Near midnight Hübner drove back to Bonn, and his father and I sat quietly in the living room looking out the large picture window. The commuter train that I was going to be running for in a few
hours rolled past along the riverbank. “I suppose Michael’s been to Morocco eight or nine times to search for Atlantis,” he finally said. “I know he thinks it’s real. But . . .” He looked tired, and for a moment I thought he might have dozed off.

“But what if it
isn’t
real?” he finally said.

•   •   •

At his apartment in Bonn, Hübner had offered me a little veteran advice about traveling to Morocco. “I wouldn’t tell the people at the airport that you’re a journalist,” he said. “They lock those people up in Morocco.” I’d figured out by then that Hübner was a little suspicious by nature, but even in the wake of the Arab Spring, his paranoia seemed overblown. About a week later, after a long day flying from Athens to Madrid to Casablanca—where crowds of people filled almost every foot of airport floor space, waiting for four flights that boarded simultaneously like rush-hour trains leaving Times Square—I arrived at Agadir Al Massira Airport around 1:30
A.M.
as tired as I have ever been. I approached an open immigration window, handed over my passport, and waited for the stamping sound as I squinted into the atrium beyond hoping to spot a currency exchange.

“You speak English?” the man behind the glass asked.

“Yes.”

“It says here you are a writer.” Oops. “What sort of writing do you do?” he asked. “Are you a reporter?
Why have you come to Morocco?

The answer, “to find Atlantis,” seemed inappropriate, so instead I mumbled something about vacationing and watched in silent terror as he slowly paged through my suddenly suspicious-looking passport: Ireland, Spain, Malta, Germany, Greece, now Morocco. My shoulder bag at this point contained two tape recorders holding hours of interviews that might require some explaining, several notebooks filled with similar material, and a laptop that if opened
would display a new file named
ATLANTIS INTERVIEW NOTES—MOROCCO
. I could imagine the US embassy official roused out of bed to handle this crisis. (“Male, traveling alone, looking for Atlantis? I’ll try to get back to you on that next week.”) Mercifully, the agent silently handed back my passport and allowed me to pass through.
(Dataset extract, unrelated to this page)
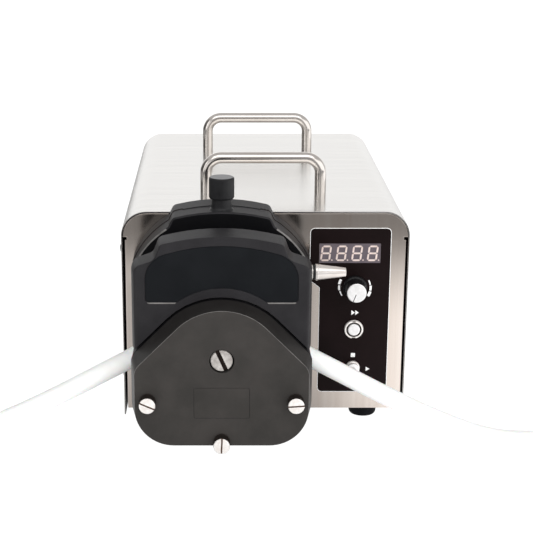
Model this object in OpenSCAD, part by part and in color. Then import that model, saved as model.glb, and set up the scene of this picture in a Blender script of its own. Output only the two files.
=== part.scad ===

In the morning, I took one of Agadir’s ubiquitous early-’80s-vintage Mercedes taxis to Hübner’s hotel in the foothills outside of the city. (He didn’t like Agadir, which caters to French package tourists who like sunbathing, and by the time I departed neither did I.) The main thoroughfare, Avenue Mohammed V, became the N10 highway, and once we turned north onto dirt roads, the only time the taxi slowed or stopped was to allow a herd of camels to cross. In the hotel parking lot I told Hübner about my odd airport entry and he seemed unsurprised. “
Ja
, they track you by your phone signal, too,” he said.

I have to assume that a moderately skilled secret police force could have nabbed us at any moment if they wanted to: a sunburned white guy with tortoiseshell glasses and a hulking white guy with a foot-long ponytail, driving around the desolate foothills of the Atlas Mountains in a gigantic Nissan Pathfinder 4 x 4, openly consulting the map that Hübner had downloaded to his oversize laptop.